→ Problem description:
Starting with the first line of the data that follows, transcribe every line verbatim until the line containing "import Sketcher" has been transcribed.

## BEGIN

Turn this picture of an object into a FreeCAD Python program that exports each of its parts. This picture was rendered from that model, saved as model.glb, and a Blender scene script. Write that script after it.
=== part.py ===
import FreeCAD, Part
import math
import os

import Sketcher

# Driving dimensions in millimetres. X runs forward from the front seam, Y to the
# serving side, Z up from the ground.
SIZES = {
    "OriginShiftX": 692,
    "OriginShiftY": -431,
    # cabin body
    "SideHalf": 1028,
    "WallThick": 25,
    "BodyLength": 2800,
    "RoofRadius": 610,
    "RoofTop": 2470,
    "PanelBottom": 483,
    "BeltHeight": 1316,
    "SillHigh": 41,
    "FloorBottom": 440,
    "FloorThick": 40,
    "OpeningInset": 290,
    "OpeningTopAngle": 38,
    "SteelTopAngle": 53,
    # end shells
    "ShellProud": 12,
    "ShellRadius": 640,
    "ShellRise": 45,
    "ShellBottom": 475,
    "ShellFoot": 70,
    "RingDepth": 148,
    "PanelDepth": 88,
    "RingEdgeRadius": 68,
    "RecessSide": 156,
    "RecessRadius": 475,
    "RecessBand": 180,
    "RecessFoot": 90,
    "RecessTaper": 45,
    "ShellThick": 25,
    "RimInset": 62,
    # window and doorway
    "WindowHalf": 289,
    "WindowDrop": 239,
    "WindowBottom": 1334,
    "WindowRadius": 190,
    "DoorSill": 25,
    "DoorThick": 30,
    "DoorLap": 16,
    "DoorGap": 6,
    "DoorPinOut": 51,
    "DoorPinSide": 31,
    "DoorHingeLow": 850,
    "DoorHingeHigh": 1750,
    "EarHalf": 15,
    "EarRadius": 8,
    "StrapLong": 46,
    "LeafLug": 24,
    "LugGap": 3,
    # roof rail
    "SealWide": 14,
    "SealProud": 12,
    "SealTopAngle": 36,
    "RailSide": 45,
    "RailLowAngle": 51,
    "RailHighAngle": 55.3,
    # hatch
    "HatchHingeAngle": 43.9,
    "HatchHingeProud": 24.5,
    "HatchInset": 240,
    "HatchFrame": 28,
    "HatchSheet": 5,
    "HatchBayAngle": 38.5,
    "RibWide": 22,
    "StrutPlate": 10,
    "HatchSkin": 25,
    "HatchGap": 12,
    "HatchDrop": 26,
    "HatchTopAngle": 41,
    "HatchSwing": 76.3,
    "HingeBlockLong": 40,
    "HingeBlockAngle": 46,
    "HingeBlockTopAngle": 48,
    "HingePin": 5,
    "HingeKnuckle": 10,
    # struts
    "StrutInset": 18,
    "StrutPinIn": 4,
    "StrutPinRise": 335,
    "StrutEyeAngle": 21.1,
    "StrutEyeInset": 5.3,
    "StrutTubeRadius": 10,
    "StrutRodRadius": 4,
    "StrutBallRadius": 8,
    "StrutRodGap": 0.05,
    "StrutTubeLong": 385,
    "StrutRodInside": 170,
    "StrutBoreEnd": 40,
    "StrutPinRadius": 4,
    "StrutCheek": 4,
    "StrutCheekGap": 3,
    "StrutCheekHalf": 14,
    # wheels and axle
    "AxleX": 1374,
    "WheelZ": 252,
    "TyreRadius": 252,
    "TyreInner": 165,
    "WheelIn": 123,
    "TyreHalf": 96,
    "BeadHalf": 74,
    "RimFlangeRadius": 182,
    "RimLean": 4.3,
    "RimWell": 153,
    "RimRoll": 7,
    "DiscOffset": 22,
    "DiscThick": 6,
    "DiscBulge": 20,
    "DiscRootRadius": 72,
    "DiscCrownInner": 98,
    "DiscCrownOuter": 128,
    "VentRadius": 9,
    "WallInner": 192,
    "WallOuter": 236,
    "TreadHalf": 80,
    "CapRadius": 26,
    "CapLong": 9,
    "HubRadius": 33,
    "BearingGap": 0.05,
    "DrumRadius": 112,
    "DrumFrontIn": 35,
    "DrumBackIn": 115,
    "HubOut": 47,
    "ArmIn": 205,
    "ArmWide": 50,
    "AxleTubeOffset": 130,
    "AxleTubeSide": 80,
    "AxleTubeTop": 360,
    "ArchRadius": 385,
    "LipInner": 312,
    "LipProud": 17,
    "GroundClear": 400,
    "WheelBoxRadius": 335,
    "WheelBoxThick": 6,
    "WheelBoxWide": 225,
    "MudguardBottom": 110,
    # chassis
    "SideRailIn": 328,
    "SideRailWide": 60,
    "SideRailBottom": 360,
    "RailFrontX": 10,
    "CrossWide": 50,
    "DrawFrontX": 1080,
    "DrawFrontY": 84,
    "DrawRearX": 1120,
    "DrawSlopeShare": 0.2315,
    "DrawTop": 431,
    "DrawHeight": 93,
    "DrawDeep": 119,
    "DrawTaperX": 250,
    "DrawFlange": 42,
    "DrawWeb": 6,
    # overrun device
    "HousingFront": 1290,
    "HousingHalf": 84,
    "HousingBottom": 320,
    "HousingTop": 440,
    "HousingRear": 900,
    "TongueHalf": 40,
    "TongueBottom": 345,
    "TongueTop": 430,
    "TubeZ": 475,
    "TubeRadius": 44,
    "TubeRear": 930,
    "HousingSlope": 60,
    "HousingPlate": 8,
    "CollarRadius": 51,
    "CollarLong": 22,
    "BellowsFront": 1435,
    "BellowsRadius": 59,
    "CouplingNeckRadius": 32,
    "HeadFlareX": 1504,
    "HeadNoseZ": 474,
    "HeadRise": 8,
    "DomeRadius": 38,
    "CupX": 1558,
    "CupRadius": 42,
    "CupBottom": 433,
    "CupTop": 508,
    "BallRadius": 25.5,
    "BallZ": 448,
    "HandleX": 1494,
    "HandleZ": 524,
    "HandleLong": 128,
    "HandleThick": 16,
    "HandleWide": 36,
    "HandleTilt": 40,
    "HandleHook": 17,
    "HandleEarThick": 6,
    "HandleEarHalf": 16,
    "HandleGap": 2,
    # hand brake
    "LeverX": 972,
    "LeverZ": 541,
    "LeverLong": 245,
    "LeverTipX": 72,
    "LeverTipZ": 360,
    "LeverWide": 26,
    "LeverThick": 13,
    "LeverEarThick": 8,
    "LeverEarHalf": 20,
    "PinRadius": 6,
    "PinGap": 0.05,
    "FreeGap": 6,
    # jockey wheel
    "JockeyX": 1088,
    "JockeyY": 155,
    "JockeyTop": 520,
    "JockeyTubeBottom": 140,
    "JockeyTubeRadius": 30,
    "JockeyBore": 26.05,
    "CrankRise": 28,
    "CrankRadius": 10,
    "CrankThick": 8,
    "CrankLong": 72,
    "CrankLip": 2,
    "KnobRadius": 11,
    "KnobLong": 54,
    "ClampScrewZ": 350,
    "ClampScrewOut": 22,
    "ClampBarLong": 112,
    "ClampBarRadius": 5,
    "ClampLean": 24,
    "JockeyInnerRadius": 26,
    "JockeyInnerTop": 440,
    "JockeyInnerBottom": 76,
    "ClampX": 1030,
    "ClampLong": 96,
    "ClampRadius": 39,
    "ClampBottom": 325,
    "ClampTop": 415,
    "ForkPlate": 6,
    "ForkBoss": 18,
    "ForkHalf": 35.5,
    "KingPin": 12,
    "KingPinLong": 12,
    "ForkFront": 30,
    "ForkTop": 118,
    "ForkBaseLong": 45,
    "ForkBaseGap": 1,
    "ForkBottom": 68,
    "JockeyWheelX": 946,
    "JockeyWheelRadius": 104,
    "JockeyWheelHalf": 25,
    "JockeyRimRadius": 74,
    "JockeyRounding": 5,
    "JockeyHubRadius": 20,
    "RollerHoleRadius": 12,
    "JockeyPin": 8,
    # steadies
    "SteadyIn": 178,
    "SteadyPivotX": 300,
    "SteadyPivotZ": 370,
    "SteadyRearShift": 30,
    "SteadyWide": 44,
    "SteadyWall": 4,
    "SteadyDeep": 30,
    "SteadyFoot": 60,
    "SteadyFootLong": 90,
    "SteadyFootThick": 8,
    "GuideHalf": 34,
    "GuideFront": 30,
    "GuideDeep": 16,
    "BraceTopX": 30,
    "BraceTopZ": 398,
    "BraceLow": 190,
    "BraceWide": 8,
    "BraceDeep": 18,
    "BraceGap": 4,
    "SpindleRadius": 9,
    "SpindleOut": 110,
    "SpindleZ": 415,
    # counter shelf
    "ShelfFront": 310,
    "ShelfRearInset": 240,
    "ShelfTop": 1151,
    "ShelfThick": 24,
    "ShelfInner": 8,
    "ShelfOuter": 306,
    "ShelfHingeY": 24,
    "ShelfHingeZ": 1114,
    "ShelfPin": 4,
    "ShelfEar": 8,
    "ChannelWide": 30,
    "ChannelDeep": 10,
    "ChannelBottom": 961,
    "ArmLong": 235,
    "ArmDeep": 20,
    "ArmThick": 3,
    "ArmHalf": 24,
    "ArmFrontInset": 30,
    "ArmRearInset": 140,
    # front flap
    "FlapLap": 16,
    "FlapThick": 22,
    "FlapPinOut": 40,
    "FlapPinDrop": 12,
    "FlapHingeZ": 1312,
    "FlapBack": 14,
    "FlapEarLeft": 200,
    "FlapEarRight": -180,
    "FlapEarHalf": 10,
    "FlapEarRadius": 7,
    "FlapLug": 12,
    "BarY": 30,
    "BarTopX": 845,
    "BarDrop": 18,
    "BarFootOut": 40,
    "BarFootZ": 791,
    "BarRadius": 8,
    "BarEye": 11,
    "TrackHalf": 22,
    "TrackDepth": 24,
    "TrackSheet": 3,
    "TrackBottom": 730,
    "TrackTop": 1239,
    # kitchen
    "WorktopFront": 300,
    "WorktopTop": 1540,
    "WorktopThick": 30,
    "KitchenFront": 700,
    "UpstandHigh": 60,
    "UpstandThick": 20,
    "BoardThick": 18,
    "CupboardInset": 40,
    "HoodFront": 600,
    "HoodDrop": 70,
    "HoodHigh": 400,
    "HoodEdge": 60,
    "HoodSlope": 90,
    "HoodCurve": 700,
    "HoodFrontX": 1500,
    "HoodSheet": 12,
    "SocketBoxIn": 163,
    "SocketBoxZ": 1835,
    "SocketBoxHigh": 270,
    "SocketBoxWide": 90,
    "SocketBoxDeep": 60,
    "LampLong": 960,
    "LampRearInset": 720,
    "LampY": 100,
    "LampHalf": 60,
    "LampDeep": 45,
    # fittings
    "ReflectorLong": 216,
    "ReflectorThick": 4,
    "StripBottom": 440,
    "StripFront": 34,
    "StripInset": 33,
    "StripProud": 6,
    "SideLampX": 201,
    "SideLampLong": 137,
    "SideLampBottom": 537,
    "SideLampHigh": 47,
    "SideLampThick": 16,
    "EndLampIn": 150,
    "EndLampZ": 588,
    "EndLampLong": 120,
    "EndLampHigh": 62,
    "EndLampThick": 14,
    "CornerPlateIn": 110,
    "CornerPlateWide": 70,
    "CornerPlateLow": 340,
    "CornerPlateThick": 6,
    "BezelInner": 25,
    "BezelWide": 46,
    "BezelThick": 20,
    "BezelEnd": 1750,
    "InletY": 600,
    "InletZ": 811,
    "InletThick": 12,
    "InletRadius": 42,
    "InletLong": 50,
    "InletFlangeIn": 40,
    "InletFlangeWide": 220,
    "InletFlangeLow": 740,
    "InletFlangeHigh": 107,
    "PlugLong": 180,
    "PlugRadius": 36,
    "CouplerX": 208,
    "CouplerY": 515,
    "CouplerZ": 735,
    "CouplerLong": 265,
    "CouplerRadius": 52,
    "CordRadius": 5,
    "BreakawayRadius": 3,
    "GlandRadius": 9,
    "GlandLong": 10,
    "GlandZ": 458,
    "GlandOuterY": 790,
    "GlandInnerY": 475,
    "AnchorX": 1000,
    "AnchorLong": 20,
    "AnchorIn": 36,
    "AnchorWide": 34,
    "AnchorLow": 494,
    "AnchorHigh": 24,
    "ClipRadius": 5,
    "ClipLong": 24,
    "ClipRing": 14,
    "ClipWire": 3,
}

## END

→ Task solution:
Turn this picture of an object into a FreeCAD Python program that exports each of its parts. This picture was rendered from that model, saved as model.glb, and a Blender scene script. Write that script after it.
=== part.py ===
import FreeCAD, Part
import math
import os

import Sketcher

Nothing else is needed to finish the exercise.